In Korea, Samsung Fire and Marine's move into the hull business in late 2003 sparked serious concern among established underwriters. This is because the Korean insurer was known to be quoting very low rates for less attractive Greek fleets making it more difficult to push rate increases through.

Other leading Korean insurers that are typically affiliated with the big industrial groups are also getting involved in hull, albeit on a smaller scale. Samsung appears to have had some success, taking share of between 10- 20% in the hull reinsurance of some Greek fleets but at rates that rival underwriters feel will harm the market.

Areas of concern

Another area of concern is the attacks on ships in South-east Asian waters, which are rising sharply and are becoming more violent. Marine hull underwriters in London and Singapore have expressed concern that they may have to start charging additional premiums on ships transiting the region, given the high incidence of piracy attacks on merchant tonnage, although as yet underwriters have held off increasing premium payments to owners.

According to one marine underwriter: "It has not quite reached crisis levels, but we are very concerned about the ferocity and frequency of the attacks. There is no doubt that if they continue at this level, then we shall see increases in premiums."

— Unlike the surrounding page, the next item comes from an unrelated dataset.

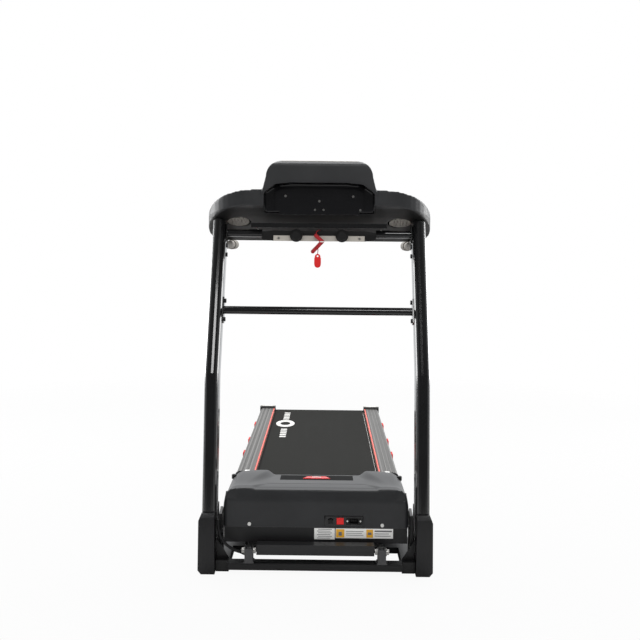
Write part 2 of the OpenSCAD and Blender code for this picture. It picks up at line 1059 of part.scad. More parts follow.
module hood_cover() {
    color("#333436")
        difference() {
            intersection() {
                hood_profile(0);
                front_plate(-1000, 0, [
                    [-291, 0], [291, 0], [291, 192], [286, 220], [270, 246],
                    [-270, 246], [-286, 220], [-291, 192]
                ]);
            }
            intersection() {
                hood_profile(4);
                front_plate(-1000, 0, [
                    [-287, 0], [287, 0], [287, 191], [282, 218], [267, 242],
                    [-267, 242], [-282, 218], [-287, 191]
                ]);
            }
            block([-292, hood_rear - 20, 100], [292, hood_rear + 10, 198]);
            strip_solid(0.5, 12);
            block(
                [switch_x - 50.5, hood_front - 1, switch_z - 17],
                [switch_x + 73, hood_front + 5, switch_z + 17]
            );
            for (x = [-hood_screw_x, hood_screw_x])
                rod_y(x, hood_front - 1, hood_front + 5, hood_screw_z, 2.5);
        }
}

module hood_lower_panel() {
    low = 76;
    color("#232324") {
        block([-288, hood_front + 1, low], [288, hood_front + 4, hood_seam]);
        both_sides()
            difference() {
                block([285, hood_front + 4, low], [288, rail_start - 1, hood_seam]);
                block([284, hood_front + 90, low - 1], [289, rail_start, 96]);
            }
        block([-285, -703, 96], [285, rail_start - 1, 100]);
    }
}

module hood_insert() {
    color("#0d0d0e") {
        strip_solid(0, 5);
        intersection() {
            strip_solid(-2, 8);
            translate([0, -544, 200])
                linear_extrude(60)
                    polygon([[-30, 28], [30, 28], [45, -28], [-45, -28]]);
        }
        difference() {
            block(
                [switch_x - 50, hood_front, switch_z - 16.5],
                [switch_x + 72.5, hood_front + 3, switch_z + 16.5]
            );
            block(
                [switch_x - 11.4, hood_front - 1, switch_z - 11],
                [switch_x + 11.4, hood_front + 4, switch_z + 11]
            );
            block(
                [switch_x + 19.3, hood_front - 1, switch_z - 11],
                [switch_x + 66.7, hood_front + 4, switch_z + 11]
            );
            rod_y(switch_x - 30, hood_front - 1, hood_front + 4, switch_z, 4.3);
        }
    }
}

module hood_screws() {
    color("white") {
        for (x = [-hood_screw_x, hood_screw_x]) {
            rod_y(x, hood_front - 2.5, hood_front, hood_screw_z, 5.5);
            rod_y(x, hood_front, hood_front + 8, hood_screw_z, 2.3);
        }
        for (x = [-20.5, 20.5])
            rod_y(switch_x + 43 + x, hood_front - 1.5, hood_front + 0.5, switch_z, 2.4);
    }
}

module drive_motor() {
    color("#4a4a4c") {
        difference() {
            rod_x(-190, -10, motor_y, motor_z, motor_r);
            rod_x(-191, -100, motor_y, motor_z, 10);
        }
        block([-170, motor_y - 40, 100], [-40, motor_y + 40, 108]);
    }
}

module motor_rotor() {
    color("silver") {
        rod_x(-pulley_out - 2, -110, motor_y, motor_z, 8);
        rod_x(-pulley_out, -pulley_in, motor_y, motor_z, motor_pulley_r);
        rod_x(-212, -197, motor_y, motor_z, 46);
    }
}

// Outline around both pulleys, wider by a gap
function belt_outline(grow) =
    let (
        start = [motor_y, motor_z],
        end = [front_roller_y, roller_z],
        step = end - start,
        along = atan2(step[1], step[0]),
        open = asin((roller_pulley_r - motor_pulley_r) / norm(step)),
        wide = 90 + open
    )
    concat(
        [
            for (k = [0:20])
                let (a = along - wide + 2 * wide * k / 20)
                end + (roller_pulley_r + grow) * [cos(a), sin(a)]
        ],
        [
            for (k = [0:12])
                let (a = along + wide + (360 - 2 * wide) * k / 12)
                start + (motor_pulley_r + grow) * [cos(a), sin(a)]
        ]
    );

module drive_belt() {
    color("#1a1a1a")
        difference() {
            side_plate(-pulley_out + 2, -pulley_in - 2, belt_outline(4.6));
            side_plate(-pulley_out, -pulley_in, belt_outline(0.6));
        }
}

module front_roller() {
    color("#9a9a9c") {
        rod_x(-belt_w / 2 - 1.5, belt_w / 2 + 1.5, front_roller_y, roller_z, roller_r);
        rod_x(-pulley_out, -pulley_in, front_roller_y, roller_z, roller_pulley_r);
        rod_x(-tube_in + 1, tube_in - 1, front_roller_y, roller_z, 8);
    }
}

module rear_roller() {
    color("#9a9a9c") {
        rod_x(-belt_w / 2 - 1.5, belt_w / 2 + 1.5, rear_roller_y, roller_z, roller_r);
        rod_x(-232, 232, rear_roller_y, roller_z, 8);
    }
}

module controller_box() {
    color("#5c5c60") {
        block([70, -715, 100], [200, -625, 122]);
        for (k = [0:10])
            block([74 + 12 * k, -710, 122], [77 + 12 * k, -630, 146]);
    }
}

module inlet_socket() {
    color("#0f0f10")
        difference() {
            block(
                [switch_x + 19.5, hood_front + 0.5, switch_z - 10.8],
                [switch_x + 66.5, hood_front + 24, switch_z + 10.8]
            );
            block(
                [switch_x + 29, hood_front, switch_z - 8],
                [switch_x + 57, hood_front + 16, switch_z + 8]
            );
        }
    color("#0f0f10")
        for (k = [-1:1])
            block(
                [switch_x + 42 + 7 * k, hood_front + 6, switch_z - 3],
                [switch_x + 44 + 7 * k, hood_front + 16, switch_z + 3]
            );
}

module rocker_switch() {
    color("#d11a1c") {
        side_plate(switch_x - 11, switch_x + 11, [
            [hood_front + 3, switch_z - 10], [hood_front - 3, switch_z - 9.6],
            [hood_front - 0.5, switch_z], [hood_front - 1, switch_z + 9.6],
            [hood_front + 3, switch_z + 10], [hood_front + 12, switch_z]
        ]);
        rod_x(switch_x - 11.3, switch_x + 11.3, hood_front + 4, switch_z, 2.5);
    }
}

module breaker_button() {
    color("#141414") {
        rod_y(switch_x - 30, hood_front - 6, hood_front - 2.3, switch_z, 7);
        rod_y(switch_x - 30, hood_front - 2.3, hood_front + 8, switch_z, 4);
    }
}

base_crossbars();
base_rails();
base_feet();
pivot_brackets();
pivot_bolts();
boot_left();
boot_right();
upright_mounts();
upright_left();
upright_right();
mid_crossbar();
frame_bolts();
console_shell();
console_back_panel();
console_face();
display_lens();
speaker_grilles();
handlebar();
pod_housing();
pod_plate();
dial_left();
dial_right();
console_screws();
handrail_left();
handrail_right();
button_start();
button_stop();
speed_rocker();
safety_key();
lanyard_cord();
lanyard_hank();
lanyard_clip();
console_cable();
wheel_left();
wheel_right();
strut_cylinder();
strut_rod();
deck_tubes();
deck_crossmembers();
running_board();
running_belt();
rail_left();
rail_right();
rail_trims();
rail_cushions();
end_caps();
rear_feet();
hood_cover();
hood_lower_panel();
hood_insert();
hood_screws();
drive_motor();
motor_rotor();
drive_belt();
front_roller();
rear_roller();
controller_box();
inlet_socket();
rocker_switch();
breaker_button();
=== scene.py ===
"""Folding treadmill: finished surfaces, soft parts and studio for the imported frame."""

import math

import bpy
from mathutils import Matrix, Vector


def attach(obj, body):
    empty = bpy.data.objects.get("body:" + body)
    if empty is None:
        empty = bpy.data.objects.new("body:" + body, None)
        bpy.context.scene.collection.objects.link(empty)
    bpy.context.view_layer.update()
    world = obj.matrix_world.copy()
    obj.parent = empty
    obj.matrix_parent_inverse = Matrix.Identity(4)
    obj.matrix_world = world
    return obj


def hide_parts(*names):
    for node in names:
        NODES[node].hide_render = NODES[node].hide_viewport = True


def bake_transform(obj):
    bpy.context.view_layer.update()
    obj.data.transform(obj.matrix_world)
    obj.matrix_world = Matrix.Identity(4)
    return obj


bl_info = {
    "name": "Folding treadmill",
    "version": (1, 0, 0),
    "blender": (4, 5, 0),
    "location": "3D View > Sidebar > Treadmill",
    "description": "Finishes the frame of a folding treadmill and sets up its studio",
    "category": "Object",
}

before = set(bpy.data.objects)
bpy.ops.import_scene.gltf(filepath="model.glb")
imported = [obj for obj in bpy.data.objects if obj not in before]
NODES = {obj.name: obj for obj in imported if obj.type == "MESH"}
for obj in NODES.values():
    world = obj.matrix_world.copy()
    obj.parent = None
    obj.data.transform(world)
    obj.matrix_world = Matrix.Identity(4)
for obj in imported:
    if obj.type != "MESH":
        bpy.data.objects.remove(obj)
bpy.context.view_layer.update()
MM = 0.001


# ---- Sizes and colours that a user may change ----

def length_value(name, description, default, low, high):
    return bpy.props.FloatProperty(name=name, description=description, default=default, min=low,
                                   max=high, subtype="DISTANCE", unit="LENGTH")


def colour_value(name, description, default):
    return bpy.props.FloatVectorProperty(name=name, description=description, default=default,
                                         min=0, max=1, subtype="COLOR")


class TreadmillSizes(bpy.types.PropertyGroup):
    """Sizes of the finished pieces"""

    lanyard_thickness: length_value(
        "Lanyard thickness", "Thickness of the safety lanyard", 2.4 * MM, 0.001, 0.005)
    cable_thickness: length_value(
        "Cable thickness", "Thickness of the console cable", 9.0 * MM, 0.004, 0.012)
    console_voxel: length_value(
        "Console grid", "Grid of the moulded console shell", 3.4 * MM, 0.002, 0.008)
    shoulder_rise: length_value(
        "Hood shoulder", "Height of the hood's shoulders over its middle", 14.0 * MM, 0.0, 0.02)


class TreadmillColours(bpy.types.PropertyGroup):
    """Colours of the main finishes"""

    hood_grey: colour_value("Hood", "Moulded cover over the motor", (0.024, 0.025, 0.027))
    console_grey: colour_value("Console", "Moulded shell of the console", (0.030, 0.031, 0.033))
    frame_black: colour_value("Frame", "Painted steel of the uprights and base", (0.0075, 0.0075, 0.008))
    accent_red: colour_value("Accent", "Red cushions, badge and keys", (0.50, 0.020, 0.022))
    rail_grey: colour_value("Rails", "Side rails the runner stands on", (0.115, 0.112, 0.108))
    belt_charcoal: colour_value("Belt", "Running belt", (0.0125, 0.0125, 0.0110))


def sizes():
    return bpy.context.scene.treadmill_sizes


def colours():
    return bpy.context.scene.treadmill_colours


# ---- Shader node groups ----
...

Many of the attacks are focused on the Malacca Straits separating Indonesia and Singapore, which is the world's busiest waterway. In November and December 2003, at least eight vessels, including two container ships, were attacked off Indonesia and the International Maritime Bureau, an industry watchdog, has warned of a "potential human and environmental catastrophe" if the attacks continue.

Indonesian navy chief Admiral Bernard Sondakh has pledged the navy would boost patrols in the Malacca Straits to fight the pirates.

Japan, which imports most of its crude oil via the pirate-infested Malacca Straits, promised late last year to help Indonesia fight sea piracy, saying keeping sea-lanes safe was vital for regional development.